[Saved entries]
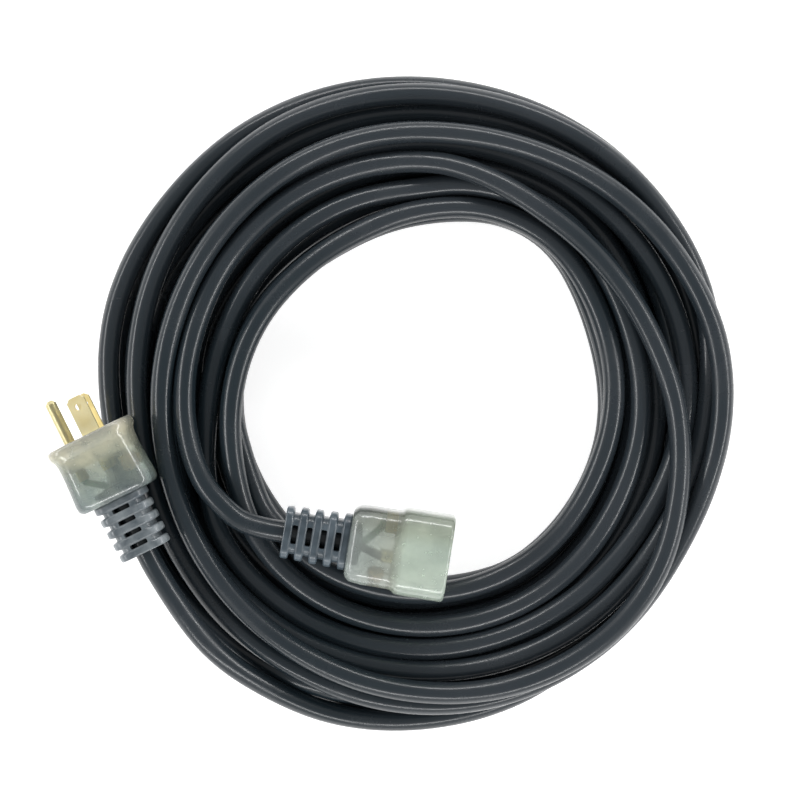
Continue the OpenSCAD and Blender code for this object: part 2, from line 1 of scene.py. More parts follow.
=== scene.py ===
# %% [markdown]
# # A shore power cord in a round coil
# This notebook dresses a finished CAD frame: a long black three-core cord wound in a coil, with a
# clear moulded plug on one end and a clear moulded connector on the other. The frame gives every
# piece its place and size, and the cells below give the cord its true curve and each piece its
# final shape and finish. Lengths are in metres, or in millimetres where a cell says so.

# %% Load the frame
import math

import bmesh
import bpy
import numpy as np
from mathutils import Matrix, Vector


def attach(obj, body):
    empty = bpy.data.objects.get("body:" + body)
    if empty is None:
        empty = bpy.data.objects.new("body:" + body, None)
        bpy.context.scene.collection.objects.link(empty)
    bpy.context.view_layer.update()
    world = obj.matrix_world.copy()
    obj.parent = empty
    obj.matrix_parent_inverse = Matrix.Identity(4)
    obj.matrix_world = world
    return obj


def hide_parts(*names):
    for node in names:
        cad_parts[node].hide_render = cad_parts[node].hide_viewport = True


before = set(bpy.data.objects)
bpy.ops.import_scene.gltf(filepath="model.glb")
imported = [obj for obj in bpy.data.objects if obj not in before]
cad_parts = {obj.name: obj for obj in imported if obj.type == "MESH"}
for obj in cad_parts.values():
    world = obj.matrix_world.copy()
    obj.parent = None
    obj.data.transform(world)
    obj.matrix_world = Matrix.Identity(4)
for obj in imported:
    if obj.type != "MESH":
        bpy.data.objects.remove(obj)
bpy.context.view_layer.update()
bpy.ops.object.select_all(action="DESELECT")
scene = bpy.context.scene
scene.view_settings.view_transform = "Standard"

# %% [markdown]
# ## Camera
# The camera hangs straight over the coil and looks down at it, as for a catalogue picture. It
# could be orthographic, but a long lens from a real height keeps the slight spread between the
# near plug and the far floor that the eye expects.

# %% Camera above the coil
EYE = Vector((0.0045, 0.00263, 1.3))
FOCAL_LENGTH = 133.2
SENSOR = 36
COIL_TOP = 0.035
lens = bpy.data.cameras.new("camera")
lens.lens = FOCAL_LENGTH
lens.sensor_width = SENSOR
lens.clip_end = 20
camera = bpy.data.objects.new("camera", lens)
camera.location = EYE
scene.collection.objects.link(camera)
scene.camera = camera
print("camera height", EYE.z, "field at the coil's top", round(SENSOR / FOCAL_LENGTH * (EYE.z - COIL_TOP), 4))

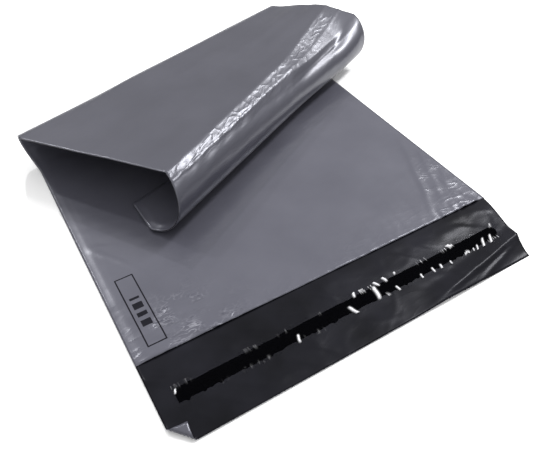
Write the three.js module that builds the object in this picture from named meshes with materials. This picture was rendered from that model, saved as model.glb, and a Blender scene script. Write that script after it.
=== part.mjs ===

What you should do:
Return only the stretch of the material above from the line holding "obj.data.transform(world)" through the line holding "# near plug", copied exactly.

Result of the exercise:
    obj.data.transform(world)
    obj.matrix_world = Matrix.Identity(4)
for obj in imported:
    if obj.type != "MESH":
        bpy.data.objects.remove(obj)
bpy.context.view_layer.update()
bpy.ops.object.select_all(action="DESELECT")
scene = bpy.context.scene
scene.view_settings.view_transform = "Standard"

# %% [markdown]
# ## Camera
# The camera hangs straight over the coil and looks down at it, as for a catalogue picture. It
# could be orthographic, but a long lens from a real height keeps the slight spread between the
# near plug and the far floor that the eye expects.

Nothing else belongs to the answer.